What does Christ, by the power of the Holy Spirit, strengthen you both for in and through the Sacrament of Holy Matrimony? He strengthens you to “be faithful to each other for ever and” to “assume all the responsibilities of married life.”8

Among the responsibilities of married life, as the vows you take reveal, is the responsibility of accepting “children lovingly from God and [bringing] them up according to the law of Christ and his Church.”9 What is the law of Christ? As our Gospel reading tells us, the law of Christ is the law of love.

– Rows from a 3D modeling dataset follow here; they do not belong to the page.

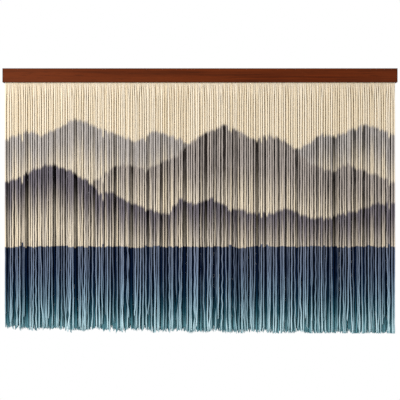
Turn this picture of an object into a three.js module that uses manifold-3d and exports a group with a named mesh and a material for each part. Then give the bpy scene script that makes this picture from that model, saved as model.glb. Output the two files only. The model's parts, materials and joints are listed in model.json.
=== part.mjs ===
// Fringe wall hanging: a walnut rail of three glued and screwed strips, a rod hidden in its channel, and a
// curtain of dyed cords doubled over the rod. Millimetres, +Z up, +X along the rail, the wall at Y = 0.
// The origin is the middle of the centre wall pad's back face, level with the rail's mid-height.
import * as THREE from 'three';
import * as BufferGeometryUtils from 'three/addons/utils/BufferGeometryUtils.js';
import Module from 'manifold-3d';

const wasm = await Module();
wasm.setup();

// Rail
const RAIL_LENGTH = 1080;
const RAIL_HEIGHT = 38;
const FRONT_RAIL_THICK = 19;
const BACK_RAIL_THICK = 9;
const CHANNEL_WIDTH = 14;
const SPACER_HEIGHT = 14;
const PAD_THICK = 5;

// Depths from the wall: each strip's face that looks away from it
const BACK_RAIL_BACK = -PAD_THICK;
const CHANNEL_BACK = BACK_RAIL_BACK - BACK_RAIL_THICK;
const CHANNEL_FRONT = CHANNEL_BACK - CHANNEL_WIDTH;
const RAIL_FRONT = CHANNEL_FRONT - FRONT_RAIL_THICK;
const CHANNEL_MIDDLE = (CHANNEL_BACK + CHANNEL_FRONT) / 2;
const SPACER_BOTTOM = RAIL_HEIGHT / 2 - SPACER_HEIGHT;

// Rod and its supports
const ROD_RADIUS = 2.5;
const ROD_HEIGHT = -6;
const ROD_CLEARANCE = 0.15;
const CHEEK_THICK = 3;
const ROD_SOCKET_DEPTH = 2;
const ROD_END_GAP = 0.3;
const SADDLE_THICK = 3;
const SADDLE_BOTTOM = -11;

// Cords: doubled over the rod at the top, hanging in bundles below
const LOOP_RADIUS = 6.4;
const LOOP_SKIRT_BOTTOM = -16.6;
const LOOP_END_GAP = 0.5;
const BUNDLE_COUNT = 28;
const BUNDLE_THICK = 12;
const BUNDLE_SPREAD_THICK = 16;
const SPREAD_HEIGHT = -140;
const BUNDLE_GAP = 0.5;
const CURTAIN_WIDTH = 1073;
const HINGE_HEIGHT = -23;
const LEFT_TIP_HEIGHT = -684;
const RIGHT_TIP_HEIGHT = -699;
const TIP_WAVE = 3;

// Screws that hold the three strips together
const SCREW_PLACES = [-520, -300, -100, 100, 300, 520];
const SCREW_HEIGHT = 12;
const SCREW_LENGTH = 32;
const SCREW_HEAD_RADIUS = 3.8;
const SCREW_HEAD_HEIGHT = 2.2;
const SCREW_SHANK_RADIUS = 1.9;
const SCREW_POINT = 4;
const SCREW_SINK = 0.3;
const SCREW_CLEARANCE = 0.15;

// Hangers on the back rail
const HANGER_PLACE = 360;
const RING_STOCK = 2;
const RING_BEVEL = 0.6;
const RING_WIDTH = 20;
const RING_HEIGHT = 15;
const RING_LEAN = THREE.MathUtils.degToRad(3.6);
const STRAP_WIDTH = 12;
const STRAP_METAL = 0.8;
const STRAP_BORE_RADIUS = 1.35;
const STRAP_BOTTOM = -15;
const BARREL_RADIUS = STRAP_BORE_RADIUS + STRAP_METAL;
const BARREL_HEIGHT = 2;
const BARREL_DEPTH = BACK_RAIL_BACK + BARREL_RADIUS;
const STRAP_BACK = BACK_RAIL_BACK + 2 * STRAP_METAL;
const HANGER_SCREW_HEIGHT = -9;
const HANGER_SCREW_HEAD_RADIUS = 2.9;
const HANGER_SCREW_HEAD_HEIGHT = 1.6;
const HANGER_SCREW_RADIUS = 1.4;
const HANGER_SCREW_LENGTH = 9;
const HANGER_SCREW_POINT = 3;

// Wall pads
const PAD_PLACES = { left: -450, centre: 0, right: 450 };
const PAD_WIDTH = 30;
const PAD_HEIGHT = 24;

const ROUND_SIDES = 16;

const walnut = new THREE.MeshStandardMaterial({ color: '#5b2a14', roughness: 0.45, metalness: 0 });
const birch = new THREE.MeshStandardMaterial({ color: '#c9ab7c', roughness: 0.6, metalness: 0 });
const yarn = new THREE.MeshStandardMaterial({ color: '#d9c8ab', roughness: 0.95, metalness: 0 });
const dyedYarn = new THREE.MeshStandardMaterial({ color: '#7d8a94', roughness: 0.95, metalness: 0 });
const steel = new THREE.MeshStandardMaterial({ color: '#b9b8b4', roughness: 0.35, metalness: 1 });
const felt = new THREE.MeshStandardMaterial({ color: '#6e6a63', roughness: 1, metalness: 0 });

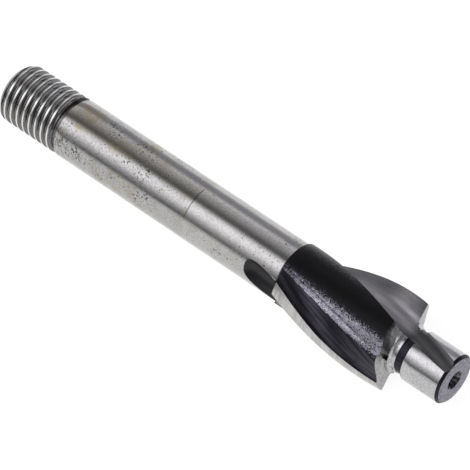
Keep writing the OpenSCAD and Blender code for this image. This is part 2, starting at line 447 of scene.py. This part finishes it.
def landSteel(name):
    # ground land with slanting grinding marks and a few rust spots
    f = landFinish
    material, tree, shader = newMaterial(name, 0.26)
    coords = toolCoords(tree, untwisted=True)
    marks = noise(tree, stretched(tree, coords, (1, 0.12, 0.12)), f["markScale"], 3.0, 0.6)
    cloud = noise(tree, coords, f["cloudScale"], 4.0, 0.6)
    rust = noise(tree, coords, f["rustScale"], 5.0, 0.7)
    colour = blendColour(tree, rampUp(tree, marks, *f["markLevels"]), f["light"], f["dark"])
    colour = blendColour(tree, patchesOf(tree, cloud, f["cloudSpread"]), colour, f["cloud"])
    colour = blendColour(tree, patchesOf(tree, rust, f["rustSpread"]), colour, f["rust"])
    tree.links.new(colour, shader.inputs["Base Color"])
    tree.links.new(math2(tree, "MULTIPLY_ADD", cloud, 0.16, 0.2), shader.inputs["Roughness"])
    tree.links.new(bumpFrom(tree, marks, 0.22, 0.00003), shader.inputs["Normal"])
    return material


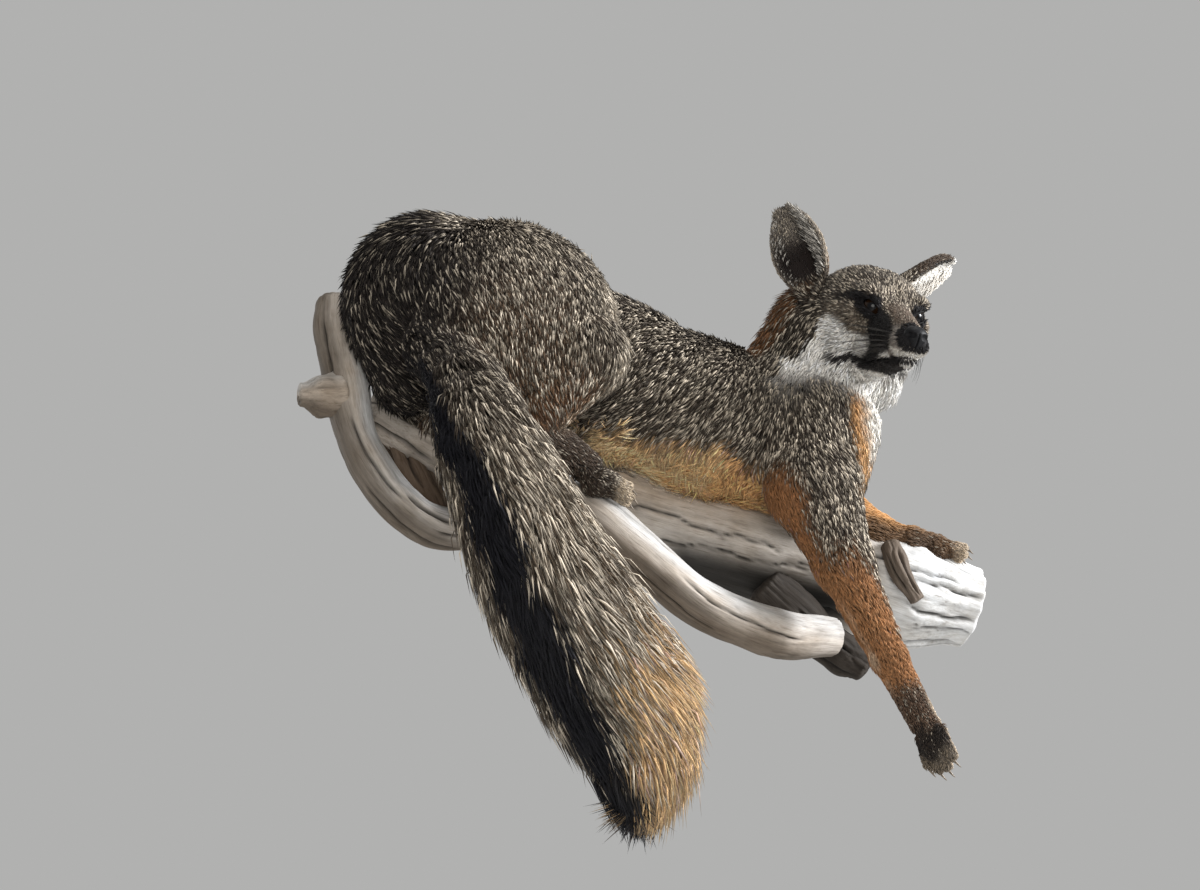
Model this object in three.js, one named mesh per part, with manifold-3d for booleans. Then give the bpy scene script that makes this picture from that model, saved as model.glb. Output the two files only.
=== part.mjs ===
// A gray fox (Urocyon cinereoargenteus), a mounted specimen lying along a driftwood limb on a wall.
// Millimetres, +Z up. The wall is the plane y = 0 and the fox lies in front of it, at y < 0.
// The origin is on the flat sawn back of the limb. The fox faces +X and its right side faces -Y.
import * as THREE from 'three';
import { mergeVertices } from 'three/addons/utils/BufferGeometryUtils.js';
import Module from 'manifold-3d';

const wasm = await Module();
wasm.setup();

const GAP = 0.45;             // clearance left between neighbouring pieces
const BODY_STEP = 24;         // facet size on the trunk
const HAUNCH_STEP = 20;       // facet size on the thighs
const HEAD_STEP = 9.6;        // facet size on the head
const LIMB_STEP = 10.5;       // facet size on the hanging foreleg
const PAW_STEP = 9;           // facet size on the feet
const BODY_BLEND = 14;        // how softly the big masses run together
const HAUNCH_BLEND = 12;
const HEAD_BLEND = 9;
const LIMB_BLEND = 5;
const HEAD_BLOCK = [150, 200];    // breadth and depth of the block that parts the head from the neck
const RUMP_BLOCK = [330, 300];    // the same for the rump and trunk

const EYE_RADIUS = 7.6;
const EYE_SPREAD = 14.5;      // from the middle of the face to each eye's centre
const EYE_DEPTH = 1.6;        // the eyeball's centre, forward of the middle of the face
const EAR_LENGTH = 60;
const EAR_HALF_WIDTH = 21.5;
const EAR_CUP = 13;           // the hollow of the ear at its base
const EAR_THICKNESS = 3.2;
const EAR_ROWS = 7;
const EAR_COLUMNS = 6;
const BALL_COLUMNS = 12;      // facets round an eye or the nose
const BALL_ROWS = 6;

const TAIL_SIDES = 12;
const TAIL_RINGS = 15;
const TAIL_RIPPLE = 0.02;
const END_DOME = 0.35;        // how far a limb's end bulges, over its radius
const LOG_DEEPEN = 1.2;       // the log's depth from the wall over its height
const WOOD_SIDES = 11;
const LOG_RINGS = 13;
const BRANCH_RINGS = 11;
const STUB_RINGS = 6;
const SNAG_SIDES = 10;        // the knob, the bark ridge and the slab
const SNAG_RINGS = 4;
const LOG_RIPPLE = 0.04;      // the height of the lobes that run along a limb, over its radius
const BRANCH_RIPPLE = 0.05;
const STUB_RIPPLE = 0.06;

const vec = (x, y, z) => new THREE.Vector3(x, y, z);

// ---------------------------------------------------------------- materials

const paint = (color, roughness) => (
  new THREE.MeshStandardMaterial({ color, roughness, metalness: 0 })
);
const grizzledCoat = paint(0x6a6258, 0.95);
const rufousCoat = paint(0xa8672f, 0.95);
const paleCoat = paint(0xd9cfbf, 0.95);
const darkCoat = paint(0x3a322b, 0.95);
const blackCoat = paint(0x1d1a19, 0.95);
const glassEye = paint(0x120c08, 0.05);
const noseLeather = paint(0x151312, 0.45);
const driftwood = paint(0xa7a6a4, 0.85);
const darkDriftwood = paint(0x5d564f, 0.9);

// ---------------------------------------------------------------- solids

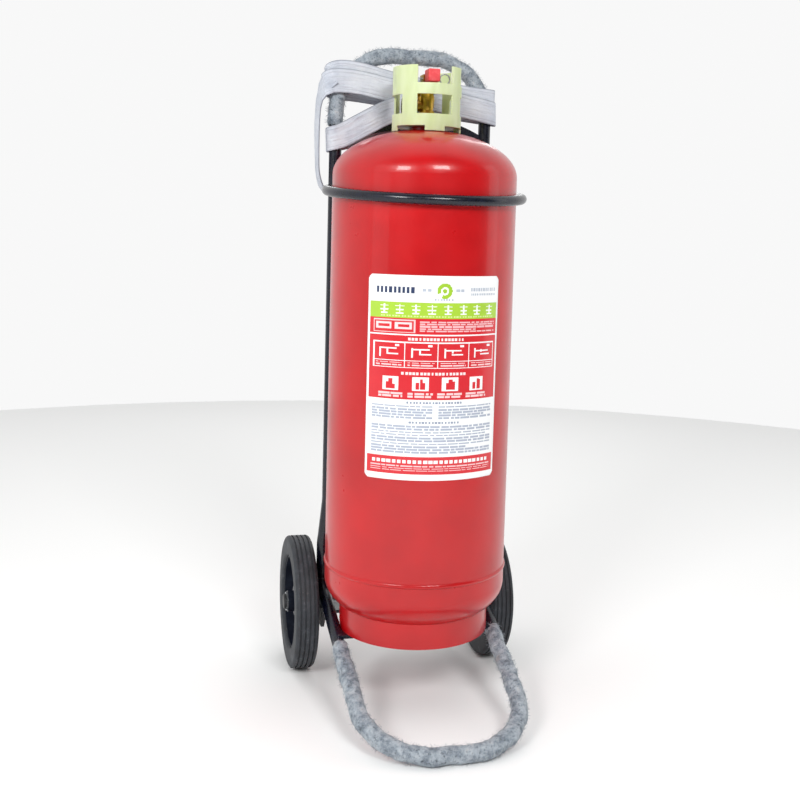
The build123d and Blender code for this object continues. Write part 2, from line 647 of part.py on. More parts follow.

Pope Saint John Paul II identified “the Christian family as a true ministry through which the Gospel is transmitted and radiated, so that family life itself becomes an itinerary of faith and in some way a Christian initiation and a school of following Christ.”10 There is a reason we call our homes “the domestic Church.”

So, Thomas and Areli, today, taking a cue from the Gospel reading you have chosen, remain in Christ’s love. The way you remain in Christ’s love is by loving one another as Christ loves each of you- in a self-giving and self-sacrificing way. Make participating in the Eucharist together a habit from the very start. Don’t be strangers at the confessional. Be willing to ask forgiveness of each other and extend forgiveness to each other.


1 Order of Celebrating Matrimony. Without Mass, sec. 87.
2 1 John 4:8.16.
3 Proverbs 31:30.
4 1 Corinthians 13:7-8a.
5 1 John 4:8.16.
6 Order of Celebrating Matrimony, Without Mass, sec. 93.
7 Ibid.
8 Ibid.
9 Order of Celebrating Matrimony, Without Mass, sec. 94.
10 Pope John II. Apostolic Exhortation, Famliaris Consortio, sec. 39.